If there was one positive on the day, it was the play of the Patriots defense in goal-to-go situations. That is where it did its best work, three times forcing the Steelers to settle for 3 points instead of 7 and keeping the game from becoming a blowout.
“The defense did a great job,’’ guard Brian Waters said. “They were on the field for a long period of time - they didn’t allow touchdowns and let the game get out of hand.’’
But as cornerback Devin McCourty noted, had the defense gotten off the field on third downs - through the first three quarters, Pittsburgh converted 9 of 12 chances - the Patriots likely wouldn’t have found themselves in many of the defensive situations they did.
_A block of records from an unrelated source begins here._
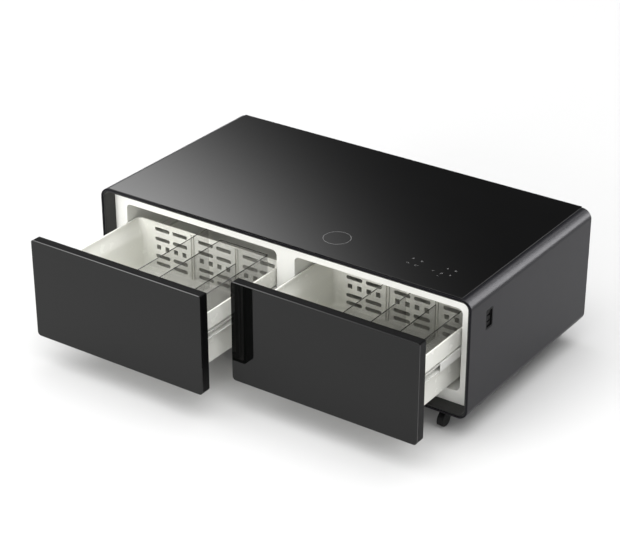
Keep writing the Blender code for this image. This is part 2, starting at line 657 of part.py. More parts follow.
def build_front(side, carrier):
    """Drawer front: glass face, deep black frame, insulated inner panel and magnetic gasket."""
    glass = place(extrude([front_outline()], "Y", 0, FRONT_GLASS), f"front_glass_{side}", BLACK_GLASS, carrier)
    bevel(glass, 0.0006, 1, 60)
    frame = place(extrude([front_outline(0.0004)], "Y", FRONT_GLASS + GAP, FRONT_DEPTH),
                  f"front_frame_{side}", BLACK_STEEL, carrier)
    centre = (0, down((FRONT_TOP + FRONT_BOTTOM) / 2))
    width, height = FRONT_WIDTH, FRONT_BOTTOM - FRONT_TOP
    pocket = 2 * FRAME_BORDER
    cut(frame, extrude([rounded(width - pocket, height - pocket, 0.006, centre, 3)], "Y",
                       PANEL_RECESS, FRONT_DEPTH + PAST))
    fits = pocket + 2 * GAP
    panel = place(extrude([rounded(width - fits, height - fits, 0.0057, centre, 3)], "Y",
                          PANEL_RECESS + GAP, FRONT_DEPTH), f"inner_panel_{side}", WHITE_PLASTIC, carrier)
    groove = [rounded(width - 0.030, height - 0.030, 0.010, centre, 3),
              rounded(width - 0.066, height - 0.066, 0.006, centre, 3)]
    cut(panel, extrude(groove, "Y", FRONT_DEPTH - 0.003, FRONT_DEPTH + PAST))
    seal = [rounded(width - 0.034, height - 0.034, 0.012, centre, 4),
            rounded(width - 0.060, height - 0.060, 0.006, centre, 4)]
    place(extrude(seal, "Y", FRONT_DEPTH - 0.0027, FRONT_DEPTH + GASKET_DEPTH),
          f"gasket_{side}", RUBBER, carrier)


SLOT_COLUMNS = (-0.185, -0.117, -0.018, 0.050, 0.149, 0.217)
SLOT_ROWS = (0.146, 0.179, 0.238, 0.264)
HOLE_COLUMNS = (-0.200, -0.167, -0.134, -0.101, -0.034, 0.0, 0.033, 0.066, 0.133, 0.167, 0.200, 0.233)
HOLE_ROW = 0.207
RIB_COLUMNS = (-0.072, -0.063, 0.095, 0.104)


def build_tub(side, carrier):
    """Moulded tub: a wide upper part over the slides, a narrower body, and a vented back wall."""
    front = FRONT_DEPTH + GAP
    length = TUB_BACK - front
    middle_y = (TUB_BACK + front) / 2
    upper = extrude([rounded(TUB_WIDTH, length, 0.020, (0, middle_y), 5)], "Z", down(TUB_STEP), down(TUB_RIM))
    lower = extrude([rounded(TUB_LOWER_WIDTH, length - 0.004, 0.018, (0, middle_y), 5)], "Z", down(TUB_FLOOR),
                    down(TUB_STEP - 0.002))
    tub = place(upper, f"drawer_tub_{side}", WHITE_PLASTIC, carrier)
    join(tub, lower)
    wall = 2 * TUB_WALL
    cut(tub,
        extrude([rounded(TUB_WIDTH - wall, length - wall, 0.0165, (0, middle_y), 5)], "Z",
                down(TUB_STEP - TUB_WALL), down(0.10)),
        extrude([rounded(TUB_LOWER_WIDTH - wall, length - 0.004 - wall, 0.0145, (0, middle_y), 5)], "Z",
                down(TUB_FLOOR - TUB_WALL), down(TUB_STEP - 0.010)))
    vents = [rounded(0.056, 0.013, 0.0055, (x, down(z)), 1) for x in SLOT_COLUMNS for z in SLOT_ROWS]
    vents += [oblong(0.016, 0.016, (x, down(HOLE_ROW))) for x in HOLE_COLUMNS]
    cut(tub, extrude(vents, "Y", TUB_BACK - 0.012, TUB_BACK + 0.010))
    ribs = [block((x - 0.0015, TUB_BACK - 0.0085, down(TUB_FLOOR - 0.001)),
                  (x + 0.0015, TUB_BACK - 0.0025, down(TUB_RIM + 0.004))) for x in RIB_COLUMNS]
    join(tub, *ribs)
    smooth(tub)


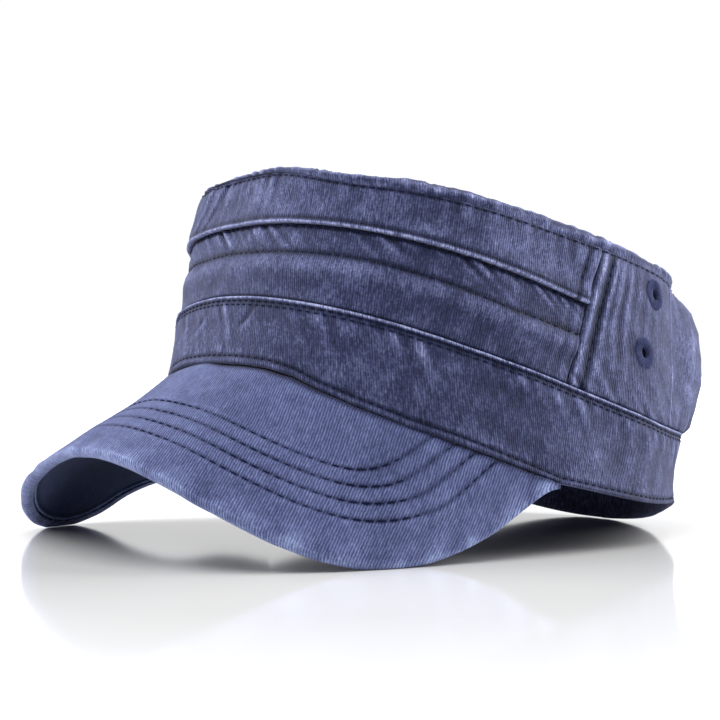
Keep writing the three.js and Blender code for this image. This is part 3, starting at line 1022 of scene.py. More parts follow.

“We just have to do a better job,’’ McCourty said. “That’s always something we talk about, is getting off the field on third down.’’
The Patriots scored with 2:35 to play on a 1-yard pass from Brady to Aaron Hernandez that cut the deficit to 23-17. It appeared that tight end Rob Gronkowski had scored a few plays earlier when he caught a pass at the goal line, but Belichick didn’t challenge the call, saying the coaches in the booth hadn’t seen a replay in time to decide whether to challenge.
New England began that 10-play drive with just over six minutes left in the game, but a costly false-start penalty on Sebastian Vollmer (who also gave up one of Woodley’s two sacks and Keisel’s game-ending strip-sack) prolonged the possession and took time off the clock.
The Patriots tried an onside kick to regain possession, but Stephen Gostkowski muffed it. It appeared that he was supposed to kick it up the middle of the field, but it didn’t travel the necessary 10 yards, and the ball went to Pittsburgh.
New England had to burn all three of its timeouts, but back-to-back sacks by Kyle Love and Mark Anderson pushed the Steelers back, forced a punt, and left that glimmer of hope.
But then it was all snuffed out by Keisel.